Jewish voters, however, comprise only a small minority. More important was Brown’s support in black majority suburbs with median household incomes over $100,000, where her vote was double that of Turner.

In her concession speech, Turner blamed her defeat entirely on the intervention of outside political action committees, declaring, “We didn’t lose this race—the evil money manipulated and maligned this election.”

This was the line of the Democratic Socialists of America, as expressed in a demoralized commentary in Jacobin, the DSA’s semi-official house organ. The article was headlined, “Nina Turner’s Defeat Shows That Big Money Still Rules in US Politics.”

Writer Luke Savage pointed to the $3 million pumped into the Shontel Brown campaign in the final month, without acknowledging that Turner still had a slight financial edge. In any case, the complaint about “the lengths to which the Democratic machine will ultimately go to defeat its harshest critics” hardly holds water.

Jacobin and the DSA are advocates of a policy of pushing the Democratic Party to the left, claiming that this reactionary party of Wall Street and American imperialism can become the vehicle for progressive social reform. Is it a surprise that the party establishment can mobilize huge financial resources?

If, in general, money determines political outcomes, then all political struggle against an entrenched and fabulously wealthy financial aristocracy is hopeless.
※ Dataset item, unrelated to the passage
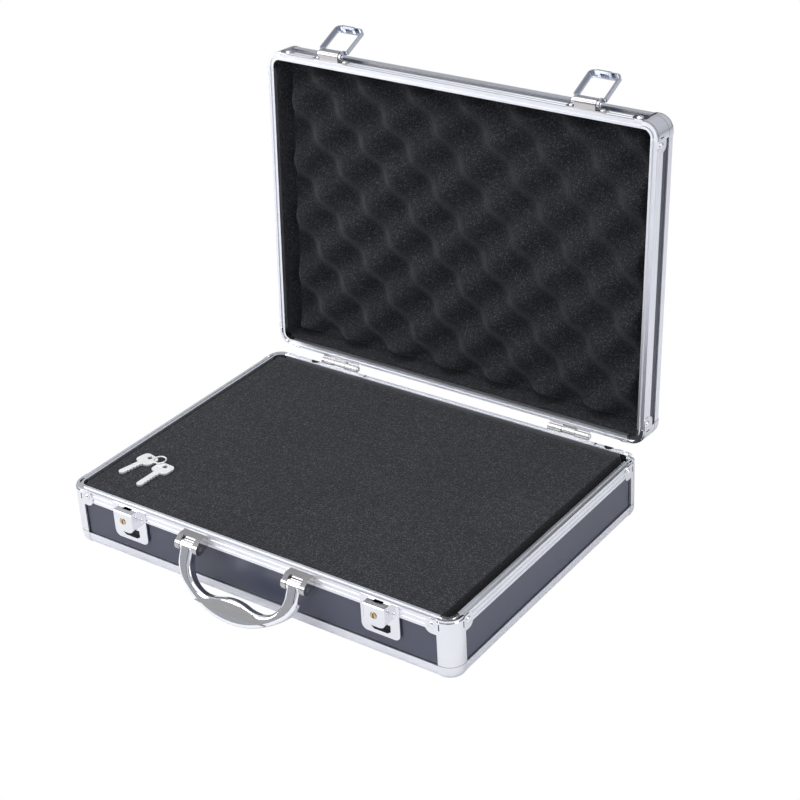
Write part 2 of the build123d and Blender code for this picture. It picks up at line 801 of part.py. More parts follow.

The real problem is not the financial standing of this or that candidate, but the bankruptcy of the perspective of the DSA, Jacobin and Turner herself.

The Democratic Party is an instrument of the American ruling class, and one of the oldest capitalist parties in the world. It cannot be reformed, let alone become the instrument of social progress, because the crisis-stricken capitalist system is incapable of reform.

The working class must free itself from the domination of this reactionary political party and establish its political independence from the entire corporate-controlled two-party system in order to take up the fight for socialism.